What This Means for You

Whether you’re a content creator, language learner, or casual viewer, auto-dubbing with lip-sync affects you:

As a viewer: You’ll increasingly see content that appears to be in your native language, even when it wasn’t originally. Be aware that what you’re watching may be AI-modified.

As a creator: You can reach global audiences without the traditional barriers of expensive dubbing or subtitle-only distribution.

As a language learner: This technology might reduce motivation to learn new languages (why learn French if AI can translate everything?), or it might increase exposure to foreign content and spark curiosity.

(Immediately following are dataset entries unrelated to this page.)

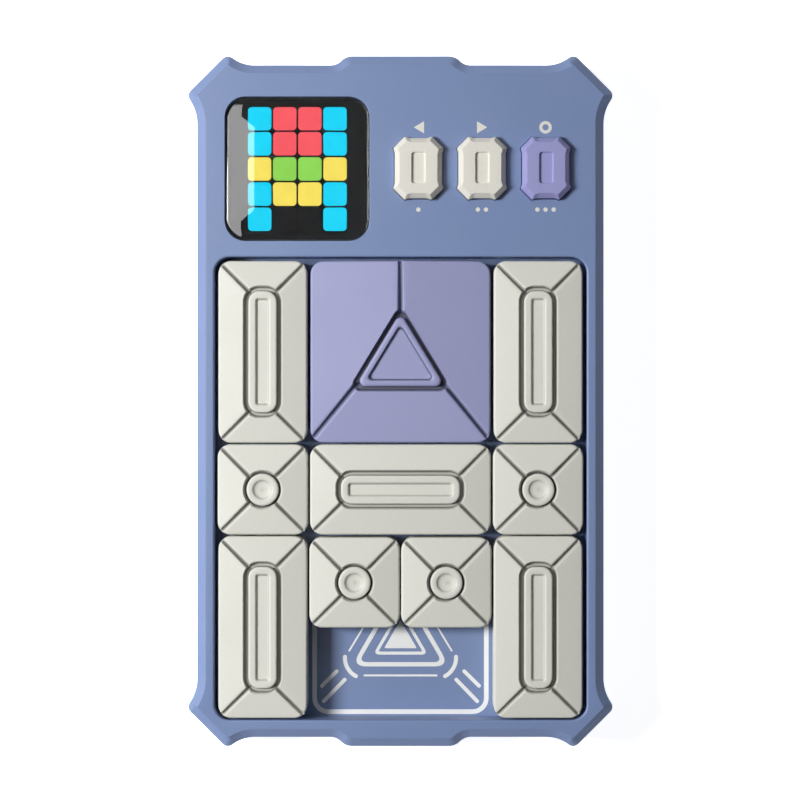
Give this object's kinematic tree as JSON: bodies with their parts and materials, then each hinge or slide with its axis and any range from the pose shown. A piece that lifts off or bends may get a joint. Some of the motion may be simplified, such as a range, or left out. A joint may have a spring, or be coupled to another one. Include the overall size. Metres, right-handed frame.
{
  "type": "sliding tile puzzle",
  "caption": "Handheld electronic sliding-block puzzle: a blue case with a tray of loose sliding tiles, a lit cell display and push buttons.",
  "frame": {"origin": "on the resting plane, under the middle of the case's outline", "axes": "+Z out of the play face, +Y towards the display end, +X to the right of someone looking at the face with the display at the top"},
  "size_m": [0.105, 0.1708, 0.0226],
  "materials": {
    "housing_plastic": "fine moulded texture",
    "cream_plastic": "fine moulded texture",
    "purple_plastic": "fine moulded texture",
    "cream_button": "fine moulded texture",
    "purple_button": "fine moulded texture",
    "print_ink": "pad print",
    "lens_clear": "smoked, polished",
    "display_black": "matt black",
    "window_cyan": "lit",
    "window_red": "lit",
    "window_yellow": "lit",
    "window_green": "lit",
    "window_off": "unlit",
    "led_white": "satin",
    "board_green": "solder resist",
    "chip_black": "moulded epoxy",
    "steel": "plated",
    "magnet_nickel": "nickel plated",
    "battery_skin": "printed sleeve",
    "rubber_black": "matt",
    "base_plastic": "plain moulded",
    "cable_grey": "flat cable",
    "plunger_white": "plain moulded"
  },
  "bodies": {
    "housing": {"front_housing": "housing_plastic", "rear_housing": "housing_plastic", "tray_floor": "housing_plastic", "display_lens": "lens_clear", "display_grid": "display_black", "display_windows": "window_cyan", "display_leds": "led_white", "main_board": "board_green", "main_board_parts": "chip_black", "tact_switches": "chip_black", "sensor_board": "board_green", "hall_sensors": "chip_black", "ribbon_cable": "cable_grey", "speaker": "chip_black", "battery_terminals": "steel", "battery_1": "battery_skin", "battery_2": "battery_skin", "battery_3": "battery_skin", "housing_screws": "steel", "board_screws": "steel", "rubber_feet": "rubber_black"},
    "button_left_body": {"button_left": "cream_button", "plunger_left": "plunger_white"},
    "button_middle_body": {"button_middle": "cream_button", "plunger_middle": "plunger_white"},
    "button_right_body": {"button_right": "purple_button", "plunger_right": "plunger_white"},
    "door": {"battery_door": "housing_plastic", "battery_door_screw": "steel"},
    "king_tile": {"king_tile_cap": "purple_plastic", "king_tile_base": "base_plastic", "king_tile_magnets": "magnet_nickel"},
    "bar_tile": {"bar_tile_cap": "cream_plastic", "bar_tile_base": "base_plastic", "bar_tile_magnets": "magnet_nickel"},
    "tall_tile_1": {"tall_tile_1_cap": "cream_plastic", "tall_tile_1_base": "base_plastic", "tall_tile_1_magnets": "magnet_nickel"},
    "tall_tile_2": {"tall_tile_2_cap": "cream_plastic", "tall_tile_2_base": "base_plastic", "tall_tile_2_magnets": "magnet_nickel"},
    "tall_tile_3": {"tall_tile_3_cap": "cream_plastic", "tall_tile_3_base": "base_plastic", "tall_tile_3_magnets": "magnet_nickel"},
    "tall_tile_4": {"tall_tile_4_cap": "cream_plastic", "tall_tile_4_base": "base_plastic", "tall_tile_4_magnets": "magnet_nickel"},
    "small_tile_1": {"small_tile_1_cap": "cream_plastic", "small_tile_1_base": "base_plastic", "small_tile_1_magnet": "magnet_nickel"},
    "small_tile_2": {"small_tile_2_cap": "cream_plastic", "small_tile_2_base": "base_plastic", "small_tile_2_magnet": "magnet_nickel"},
    "small_tile_3": {"small_tile_3_cap": "cream_plastic", "small_tile_3_base": "base_plastic", "small_tile_3_magnet": "magnet_nickel"},
    "small_tile_4": {"small_tile_4_cap": "cream_plastic", "small_tile_4_base": "base_plastic", "small_tile_4_magnet": "magnet_nickel"}
  },
  "joints": [
    {"name": "button_left_press", "type": "slide", "parent": "housing", "child": "button_left_body", "axis": [0, 0, -1], "range_m": [0, 0.0008], "stiffness_N_per_m": 600, "springref_m": -0.0005},
    {"name": "button_middle_press", "type": "slide", "parent": "housing", "child": "button_middle_body", "axis": [0, 0, -1], "range_m": [0, 0.0008], "stiffness_N_per_m": 600, "springref_m": -0.0005},
    {"name": "button_right_press", "type": "slide", "parent": "housing", "child": "button_right_body", "axis": [0, 0, -1], "range_m": [0, 0.0008], "stiffness_N_per_m": 600, "springref_m": -0.0005},
    {"name": "battery_door_lift", "type": "slide", "parent": "housing", "child": "door", "axis": [0, 0, -1], "range_m": [0, 0.015]},
    {"name": "king_slide", "type": "slide", "parent": "housing", "child": "king_tile", "axis": [0, -1, 0], "range_m": [0, 0.02265]},
    {"name": "bar_slide", "type": "slide", "parent": "housing", "child": "bar_tile", "axis": [0, -1, 0], "range_m": [0, 0.02265]},
    {"name": "small_tile_2_slide", "type": "slide", "parent": "bar_tile", "child": "small_tile_2", "axis": [0, 1, 0], "range_m": [-0.02235, 0]},
    {"name": "small_tile_3_slide", "type": "slide", "parent": "bar_tile", "child": "small_tile_3", "axis": [0, 1, 0], "range_m": [-0.02235, 0]},
    {"name": "tall_tile_1_lift", "type": "slide", "parent": "housing", "child": "tall_tile_1", "axis": [0, 0, 1], "range_m": [0, 0.012]},
    {"name": "tall_tile_2_lift", "type": "slide", "parent": "housing", "child": "tall_tile_2", "axis": [0, 0, 1], "range_m": [0, 0.012]},
    {"name": "tall_tile_3_lift", "type": "slide", "parent": "housing", "child": "tall_tile_3", "axis": [0, 0, 1], "range_m": [0, 0.012]},
    {"name": "tall_tile_4_lift", "type": "slide", "parent": "housing", "child": "tall_tile_4", "axis": [0, 0, 1], "range_m": [0, 0.012]},
    {"name": "small_tile_1_lift", "type": "slide", "parent": "housing", "child": "small_tile_1", "axis": [0, 0, 1], "range_m": [0, 0.012]},
    {"name": "small_tile_4_lift", "type": "slide", "parent": "housing", "child": "small_tile_4", "axis": [0, 0, 1], "range_m": [0, 0.012]}
  ],
  "couplings": [
    {"joint": "bar_slide", "follows": "king_slide", "ratio": 1}
  ]
}
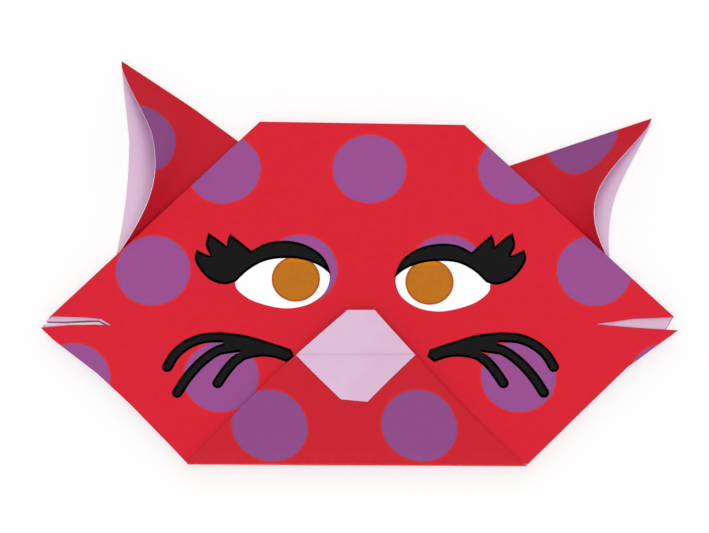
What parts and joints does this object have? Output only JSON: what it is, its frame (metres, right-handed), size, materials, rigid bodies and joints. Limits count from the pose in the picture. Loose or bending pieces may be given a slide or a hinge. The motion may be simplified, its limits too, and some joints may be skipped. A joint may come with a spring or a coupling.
{
  "type": "origami cat face",
  "caption": "Cat face folded from one square sheet of spotted paper, with open ears, slit mouth corners, a turned-up chin flap and a blunt nose.",
  "frame": {"origin": "centre of the bounding box on the surface that the cat lies on", "axes": "+X across the face to the right ear, +Y to the top of the head, +Z out of the face, up from the surface"},
  "size_m": [0.1056, 0.0728, 0.0077],
  "materials": {
    "printed_paper": "matte red print with purple dots, pale pink reverse"
  },
  "bodies": {
    "root": {"folded_sheet": "printed_paper"}
  },
  "joints": []
}
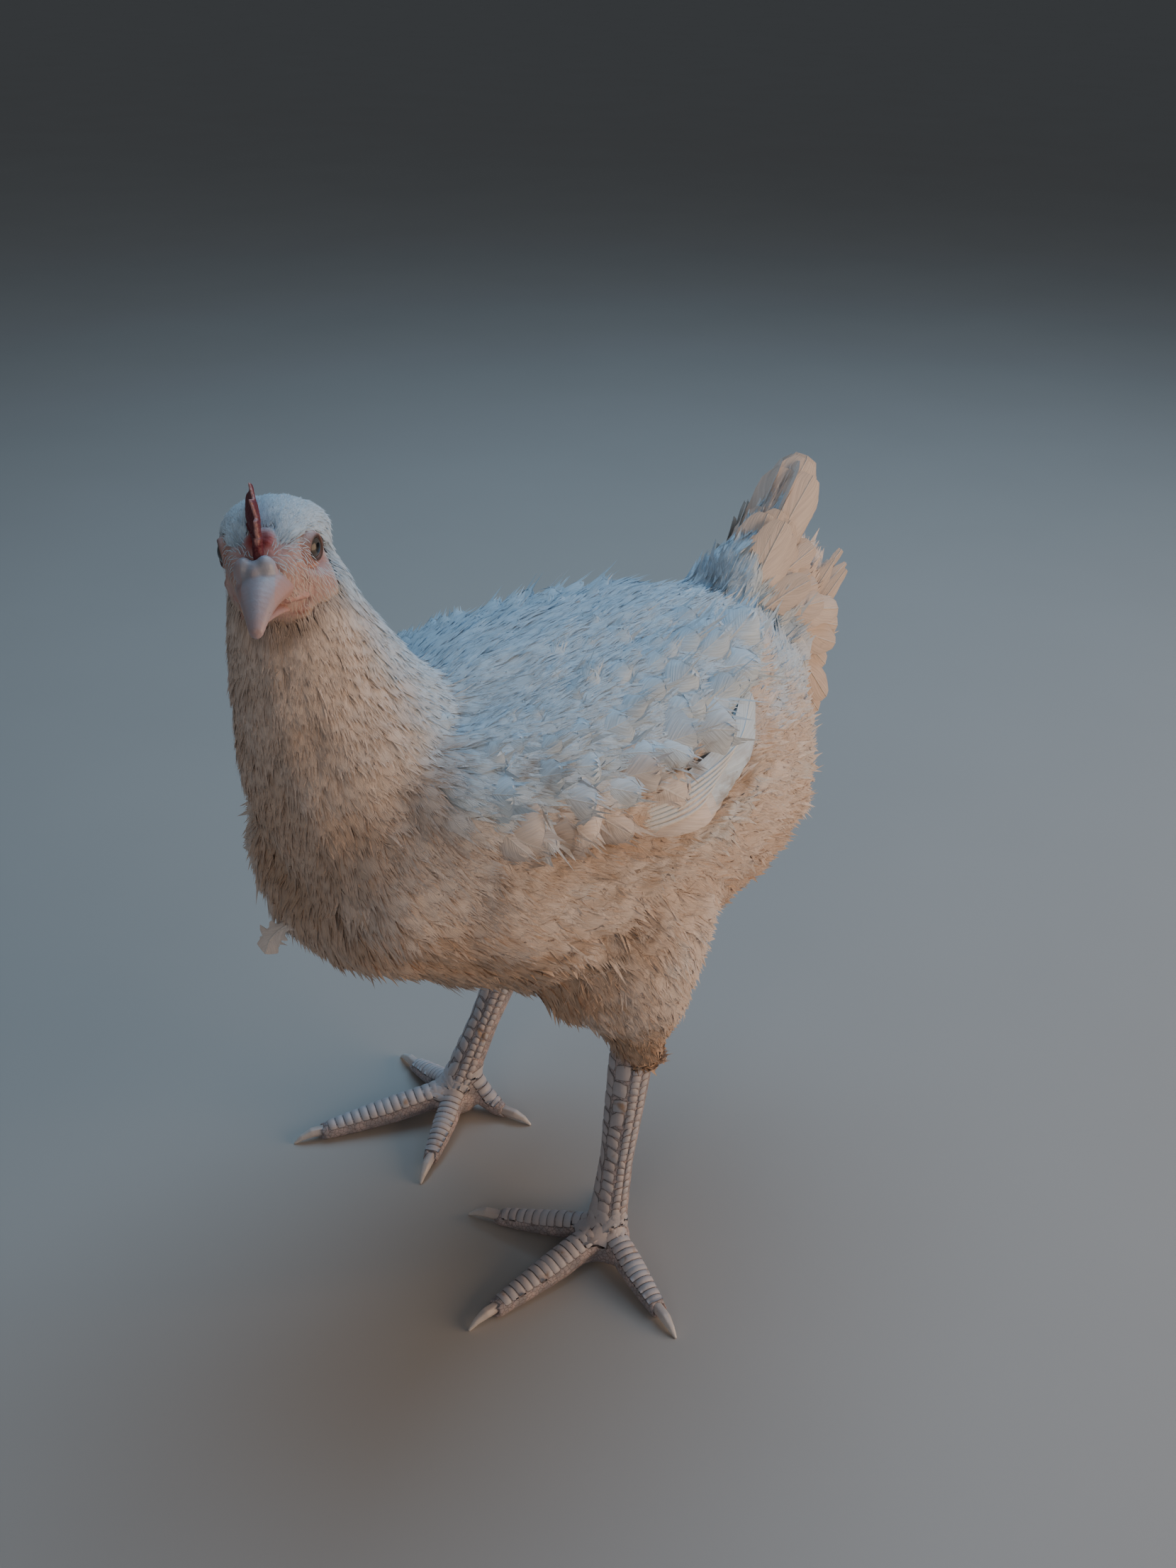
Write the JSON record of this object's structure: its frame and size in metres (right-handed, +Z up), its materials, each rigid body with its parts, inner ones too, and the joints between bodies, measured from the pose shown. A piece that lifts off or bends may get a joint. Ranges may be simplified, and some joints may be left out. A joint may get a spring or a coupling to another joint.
{
  "type": "chicken",
  "caption": "Young white chicken standing on both feet, its head turned to its left, with folded wings and a short upright tail.",
  "frame": {"origin": "on the floor, under the middle of the bird's box", "axes": "+Z up; the trunk faces -Y; the bird's left side is +X"},
  "size_m": [0.1938, 0.2946, 0.3156],
  "materials": {
    "plumage": "soft overlapping white feathers, a little soiled",
    "quills": "smooth stiff white vanes",
    "comb": "fleshy, finely grained",
    "bill": "pale horn, satin",
    "eye": "wet, grey brown iris and black pupil",
    "legs": "pale pink horny scales",
    "claws": "pale horn, satin"
  },
  "bodies": {
    "root": {"head": "plumage", "neck": "plumage", "trunk": "plumage", "tail": "plumage", "wing_left": "plumage", "wing_right": "plumage", "thigh_left": "plumage", "thigh_right": "plumage", "quills_left": "quills", "quills_right": "quills", "comb": "comb", "wattle_left": "comb", "wattle_right": "comb", "bill_upper": "bill", "bill_lower": "bill", "eye_left": "eye", "eye_right": "eye", "shank_left": "legs", "shank_right": "legs", "foot_left": "legs", "foot_right": "legs", "claw_left_inner": "claws", "claw_left_middle": "claws", "claw_left_outer": "claws", "claw_left_hind": "claws", "claw_right_inner": "claws", "claw_right_middle": "claws", "claw_right_outer": "claws", "claw_right_hind": "claws"}
  },
  "joints": []
}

As a citizen: Understanding how this works helps you think critically about video authenticity and the future of media.

The Key Insight

Auto-dubbing with lip-sync AI isn’t magic—it’s the orchestration of five sophisticated systems:

  1. Speech recognition to transcribe the original audio
  2. Neural translation to convert meaning across languages
  3. Voice synthesis to generate natural-sounding speech
  4. Computer vision to analyze facial movements
  5. Generative AI to modify video with realistic lip-sync

Each system is impressive individually, but the real magic is in the coordination: timing must align across all systems, emotional tone must survive translation, and the final result must look and sound natural enough to avoid the uncanny valley.

Looking Forward

We’re witnessing the beginning of a post-language-barrier internet. Content created in one language can be seamlessly consumed in another, with visual and audio fidelity that maintains the human presence of the original speaker.

This technology won’t replace human translators or voice actors entirely—nuance, cultural context, and creative interpretation still require human judgment. But it will democratize access to global content and enable new forms of cross-cultural communication.

The question isn’t whether this technology will become ubiquitous—it’s how we’ll adapt to a world where language barriers in digital content effectively disappear. The technology is already here, generating perfectly synced lips one frame at a time, making it look like the whole world speaks your language.